Both these beers are showcased at the takeover and Sharks is a damn-near perfect example of a smash-able, juice-splosion IPA. It’s packed with tropical lushness and plenty of bitterness. That NE profile is equally palpable from the soft mouthfeel that head brewer James clarifies “comes from wanting to meld yeast, malt and water profiles to enhance the hop experience”. It’s also worth mentioning that these beers pair fantastically with the sticky and sweet Pork Bao buns provided by the master chefs at Common Bar.
It’s not hard to tell that these guys have worked hard, each of the offerings at the takeover represents the tastes and demands of Verdant’s tireless brewers – there are just the 3 of them. This didn’t happen overnight of course, they began piloting brews in 2013 before moving to a 1bbl kit in a shipping container in 2014. “Test, assess, change and test again” James tells me and by August 2015 the beers were ready for public consumption.
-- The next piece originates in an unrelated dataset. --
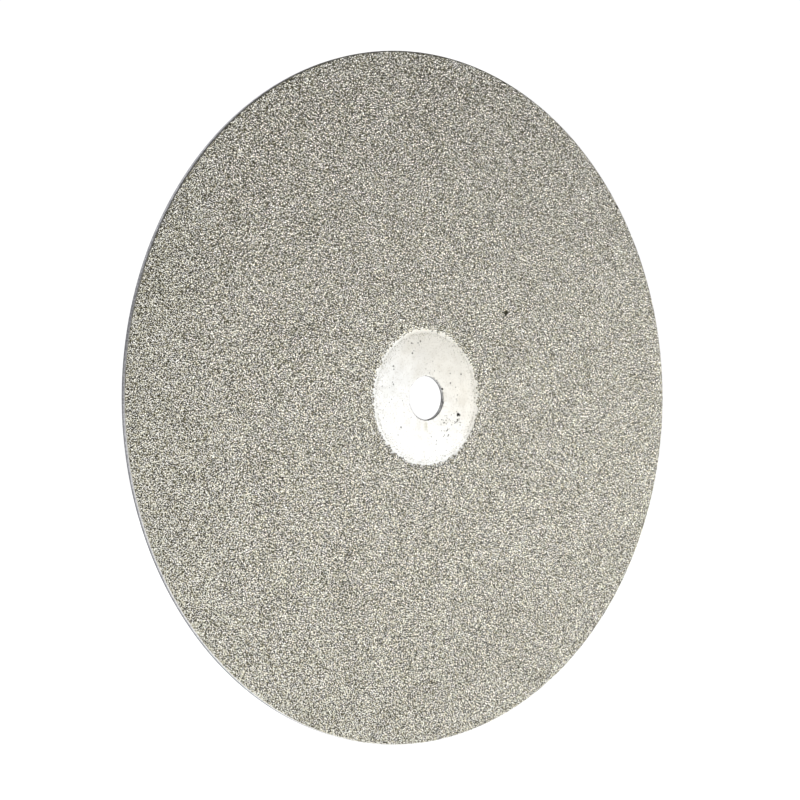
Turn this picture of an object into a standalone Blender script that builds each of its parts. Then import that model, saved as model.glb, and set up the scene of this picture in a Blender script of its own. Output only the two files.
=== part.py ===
"""A diamond grinding wheel: a flat, electroplated lapidary disc.

A thin round steel plate with a spindle hole carries an abrasive ring on its front face. The
ring is a layer of nickel that bonds one layer of diamond grains, whose tips stand out of it.
The middle of the front face, round the spindle hole, is left bare for the clamping washer.

The disc stands on edge and turns about the Y axis. The back of the plate lies in the plane
Y = 0 and the grit faces -Y. The origin is the middle of the spindle hole, in the plane of the
back. Lengths are in metres.
"""

import math

import bmesh
import bpy

# Plate
DISC_DIAMETER = 0.200  # overall diameter
PLATE_THICKNESS = 0.0012
BORE_DIAMETER = 0.0127  # takes a half-inch spindle
BORE_ROLLOVER = 0.00025  # radius that punching leaves where the bore meets the front face
EDGE_BREAK = 0.0001  # small bevel on the plate's other edges
BLAST_DEPTH = 0.00002  # how far the steel is blasted back where it is coated

# Coating
BARE_CENTRE_DIAMETER = 0.038  # inner edge of the abrasive ring
RIM_MARGIN = 0.00015  # width of plain steel between the abrasive ring and the rim's bevel
BOND_THICKNESS = 0.00012  # nickel
GRIT_HEIGHT = 0.00015  # how far the grain tips stand out of the nickel
SEAT_GAP = 0.00002  # clearance round each layer of the coating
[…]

A mere 10 months later they moved to their current premises in Falmouth, Cornwall, equipped with a 10bbl kit that went live in September 2016. From there on it’s all been a haze (pun intended), with popularity seeing Verdant become increasingly more visible in the north of England, having already infiltrated the South West, Northern Ireland and London. Their next target, Scotland, is so direct in their crosshairs that the day after their Port Street takeover, they’re invading one of Edinburgh’s finest, The Hanging Bat, to bring the hop pain.
Future aspirations include obtaining their own canning line and opening their tap house for summer sessions. They also hope to extend their Christmas card list with a range of forthcoming collaborations that may be classified “top secret” but definitely include Manchester’s own Cloudwater, which is definitely worth getting excited about.
It’s not hard to see why Verdant have grown so exponentially; they’re fun and personable gents who offer time to answer my questions and it’s clear they’re brewing beers they crave, which happens to coincide with a reinvigorated interest in the modern IPA – see Hop City for further evidence. Their pump clips and cans glow as vibrantly on bars and shelves as the contents do in the glass, and if they’re not happy with those beers being saturated with “lush, juicy and moist hop flavours”, then they’ll reassess and try again.